WHEN you asked me how I was doing, was that some kind of joke…a line from one of singer/songwriter Bob Dylan’s most iconic song, Desolation Row, but we won’t talk about that song or Bob Dylan, that’s another column. We will be talking about another joke played on the natives of “I Am Iloilo City”.
You know Moi has always thought that these corporate types and those who fancy themselves as corporate types are quite serious to the point of being boring. I suppose it’s the stereotype image one sees in them, wearing the usual corporate business attire and behaving like some serious business or corporate executive, whatever that is.
Lately the trend and almost becoming the norm is the dress down and totally unconventional image, i.e. Facebook’s founder and CEO Mark Zuckerberg in his flip-flops, sweat pants and grey t-shirt and Apple’s the late Steve Jobs in his trainers, jeans and black turtleneck sweater.
Then there’s Marcelo Ugarte Cacho, lately the head of Public Engagement and Government Affairs of Panay Electric Co. (PECO); aside from his “impressive” title and whatever job description it brings and being a Cacho, he has another talent which is probably not common among corporate executive types – he has a sense of humor.
Excerpts from the Oct. 25, 2019 issue of Panay News:
PECO to spend P1.1B on innovations
ILOILO City’s power distributor Panay Electric Co. (PECO) plans to spend more than a billion pesos on innovations to improve services and bring down power cost.
The P1.1-billion capex plan will be sourced from internally generated funds.
“For the next 10 years we have to put in about P1.1 billion,” PECO Public Engagement and Government Affairs head Marcelo Cacho told reporters in a media roundtable in Taguig City on Wednesday.
Among the innovations in energy distribution PECO is investing in are smart metering and net metering.
“We’re expecting an investment close to P205 million…It’s P205 million just to replace the meters, so it’ll be fully automated system,” Cacho said.
Sounds lovely but what about this small thing hanging on PECO’s neck?
President Rodrigo Duterte has signed a law granting More Electric and Power Corp. (MORE Power), a firm controlled by billionaire Enrique Razon, a 25-year power distribution franchise in Iloilo City.
In a letter dated Feb. 14, Executive Secretary Salvador Medialdea informed then Speaker Gloria Macapagal-Arroyo that the President had signed Republic Act No. 11212.
PECO’s franchise expired on Jan. 18, 2019, but it will
continue to operate under a Certificate of Public Convenience and Necessity
issued by the Energy Regulatory Commission (ERC).
PECO
has been allowed by the ERC to continue distributing electricity for up to two
years.
The provisional CPCN is valid until MORE Power has established and can fully operate its own distribution system.

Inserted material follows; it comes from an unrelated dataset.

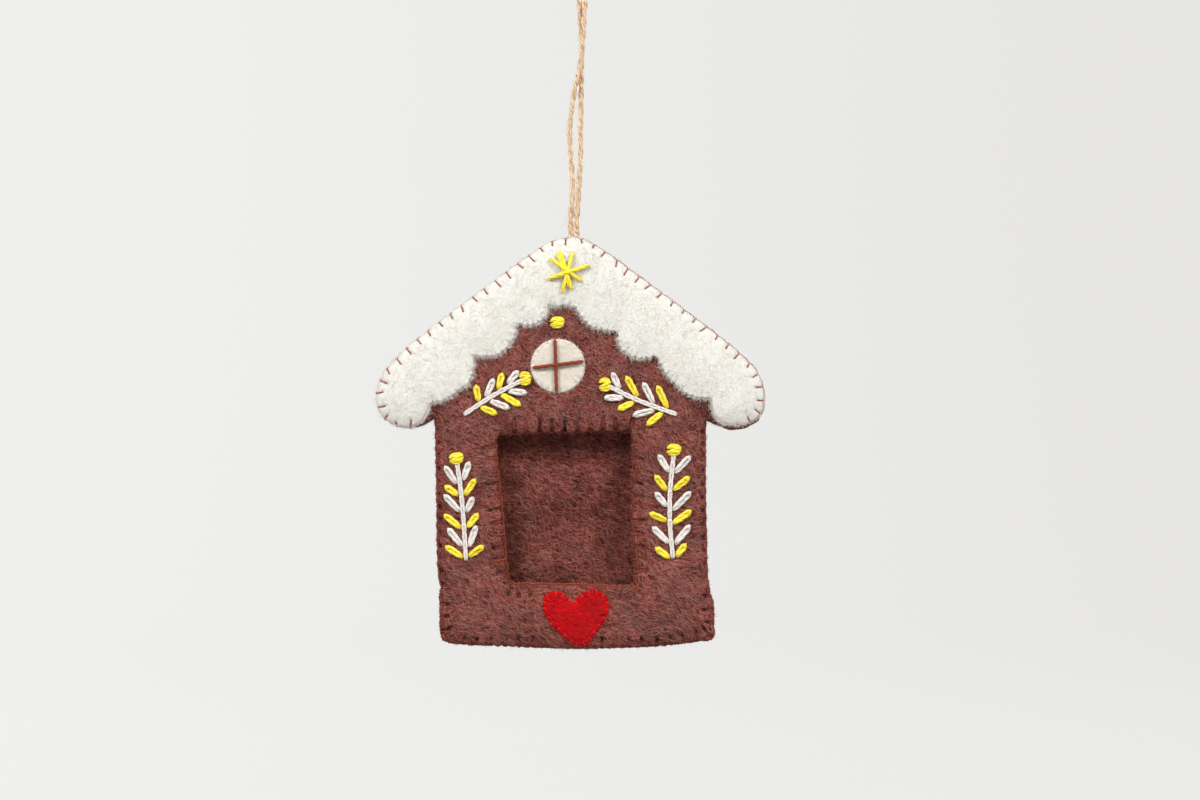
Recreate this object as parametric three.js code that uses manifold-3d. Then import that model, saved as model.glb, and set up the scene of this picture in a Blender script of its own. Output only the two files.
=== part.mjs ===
// A hand-sewn wool-felt house that frames a small picture, hanging on a loop of jute twine.
// Millimetres, +Z up, and the front faces -Y. The origin is the inside of the top of the loop,
// where the hook or twig that holds the ornament goes.

import * as THREE from "three";
import { mergeVertices } from "three/addons/utils/BufferGeometryUtils.js";
import Module from "manifold-3d";

const wasm = await Module();
wasm.setup();

// House
const roofSpan = 105; // eave tip to eave tip
const roofHeight = 51.7; // ridge to the lowest point of the eaves
const wallWidth = 74.5;
const wallHeight = 59.8; // lowest point of the eaves to the bottom edge

// Layers, from the front to the back
const snowThickness = 2;
const patchThickness = 1.6; // the round window and the heart
const faceThickness = 2;
const waddingThickness = 2.2;
const liningThickness = 1.6;
const pocketGap = 0.8; // the picture slides in here
const backThickness = 2;
const layerGap = 0.1; // between pieces that touch
const feltRound = 0.6; // how far a cut edge of felt is rounded over

// Picture window, and the filling that stays inside the felt's edges
const windowWidth = 35.6;
const windowHeight = 40.5;
const windowCornerRadius = 2;
const waddingMargin = 4;

// Round window and heart
const gableDiameter = 15;
const heartWidth = 18.2;
const heartHeight = 15.5;
const heartAboveBottom = 0.9;

// Sewing
const sewingThread = 0.5;
const edgePitch = 3.75; // blanket stitches round the roof and the lower edge
const edgeLeg = 3;
const sidePitch = 3.5;
const sideLeg = 1.2;
const windowPitch = 3.4;
const windowLeg = 3.4;
const hemThread = 0.4;
const hemPitch = 3.2;
const hemLeg = 2.4;
const innerCornerClearance = 3; // a row of stitches stops this far from an inner corner
const rowEnd = 0.8; // and this far from the next row
const patchClearance = 0.5; // between a stitch and the patch that lies over its row

// Embroidery
const stemWidth = 1.2;
const leafThread = 0.62;
const leafWidth = 1.9;
const leafReach = 4.6; // from the middle of the stem to the tip of a middling leaf
const gableKnotWidth = 3.8;
const sprigKnotWidth = 3.5;
const knotHeight = 1.4;
const knotClearance = 0.2; // to the stem under it, or to the round window
const starDiameter = 11.3;
const starThread = 0.8;
const mullionThread = 0.6;
const archRise = 0.3; // a long straight stitch stands this much higher in its middle

// Twine
const twineDiameter = 1.5;
const twineClearance = 0.3; // between the twine and the sewing beside it
const swingClearance = 0.15; // between the loop's rounded ends and the anchor under them
const anchorDepth = 8.5; // ridge to the middle of the knot
const knotLoopWidth = 3.2; // the flattened knot, on the twine's middle line
const knotLoopHeight = 3;
const tailLength = 6;

// The route of the loop's middle line, from the left end over the hook to the right end
const twineRoute = [
  [-3.1, 0, -74.3],
  [-3.1, 0, -71.5],
  [-2.75, 0, -66],
  [-2.6, 0, -61.9],
  [-2.95, 0, -55],
  [-3.35, -0.1, -47],
  [-2.9, -0.3, -41.5],
  [-2.1, -0.6, -36.3],
  [-0.9, -0.8, -31],
  [-0.1, -0.85, -25.5],
  [0.4, -0.75, -19],
  [0.8, -0.3, -12],
  [1.5, 0, -8],
  [2.8, 0, -4.5],
  [3, 0, -2.2],
  [2, 0, 0.1],
  [0, 0, 0.75],
  [-2, 0, 0.1],
  [-3, 0, -2.2],
  [-2.8, 0, -4.5],
  [-1.5, 0, -8],
  [-0.8, 0.3, -12],
  [-0.3, 0.75, -19],
  [-0.1, 0.85, -25.5],
  [-0.2, 0.8, -31],
  [-0.25, 0.6, -36.3],
  [-0.3, 0.3, -41.5],
  [-0.45, 0.1, -47],
  [-0.45, 0, -55],
  [-0.85, 0, -61.9],
  [-1.1, 0, -66],
  [-1.5, 0, -71.5],
  [-1.5, 0, -74.3],
];

// How fine the facets are
const facet = 2.4; // spacing of the points on a curved outline
const bottomFacet = 4; // and on the nearly straight bottom edge
const cornerSteps = 3;
const patchSides = 24;
const knotSides = 8;
const twineSides = 8;
const twineSteps = 56;
const leafSteps = 8;
const stemSteps = 3;
const anchorSteps = 6;
const straightSteps = 4;
const weldDistance = 1e-4; // vertices closer than this are one

// Depths, worked out from the layers. The middle of the filling is at 0.
const liningFront = waddingThickness / 2 + layerGap;
const liningBack = liningFront + liningThickness;
const backFront = liningBack + pocketGap;
const backBack = backFront + backThickness;
const faceBack = -liningFront;
const faceFront = faceBack - faceThickness;
const seamDepth = (faceFront + faceBack) / 2; // where the thread runs along an edge
const onFace = faceFront - layerGap; // where what is sewn to the face begins
const snowFront = onFace - snowThickness;
const patchFront = onFace - patchThickness;

// Felt, threads and twine
const finish = (color, roughness) => new THREE.MeshStandardMaterial({ color, roughness, metalness: 0 });
const brownFelt = finish(0x6f423c, 0.95);
const whiteFelt = finish(0xf1eee5, 0.95);
const redFelt = finish(0xbe131b, 0.95);
const filling = finish(0xece8df, 1);
const rustThread = finish(0x8e3f24, 0.7);
const brownThread = finish(0x5e3029, 0.7);
const whiteThread = finish(0xe9e4dc, 0.7);
const yellowThread = finish(0xe8cf2e, 0.6);
const juteTwine = finish(0xb98f5a, 0.9);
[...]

PECO has at best two years temporary situation in “I Am Iloilo City” and they’re going to invest P1.1 billion in the next 10 years? Where? Obviously not in “I Am Iloilo City”, perhaps Taguig City.
Was that announcement by PECO’s head of Public Engagement and Government Affairs, Marcelo Ugarte Cacho, some kind of joke inspired by Monty Python’s dry British humor?
PECO doesn’t have a franchise anymore to operate as the power provider of “I Am Iloilo City”; the transition period is only until new franchise holder MORE Power has established and can fully operate its own distribution system. At best PECO has two years maybe less if they have not been filing delaying tactics in court and now they expect the natives of “I Am Iloilo City” to believe they’re going to invest P1.1 billion to improve and lower electric rates in the city?
It’s a weird joke and nobody’s laughing. Maybe, just maybe, PECO knows something President Rodrigo Duterte does not know.
It was done in poor timing and was completely overtaken by recent events i.e. two days of blackout in the Panay, Negros and Guimaras.
I started writing this column some two hours ago and since then we still have no power and my laptop’s battery is down to about 20 percent. I guess PECO is playing another one of its 1.1 billion cruel jokes on the natives of “I Am Iloilo City”. But we should not entirely blame them as these long power interruptions which seems to be the norm are caused by some sort of breakdowns at the National Grid Corp.of the Philippines or NGCP.
It is common knowledge that PECO buys power from generation companies i.e. Panay Power Corp. or PPC, Panay Energy Development Corp. or PEDC which is then transmitted to the NGCP (incidentally part of the SM Group which in turn distributes to power distribution companies i.e. PECO which then and sells it to the natives of “I Am Iloilo City” – so no power from NGCP, no power to PECO, equals day-long blackouts in “I Am Iloilo City” and the rest of the island.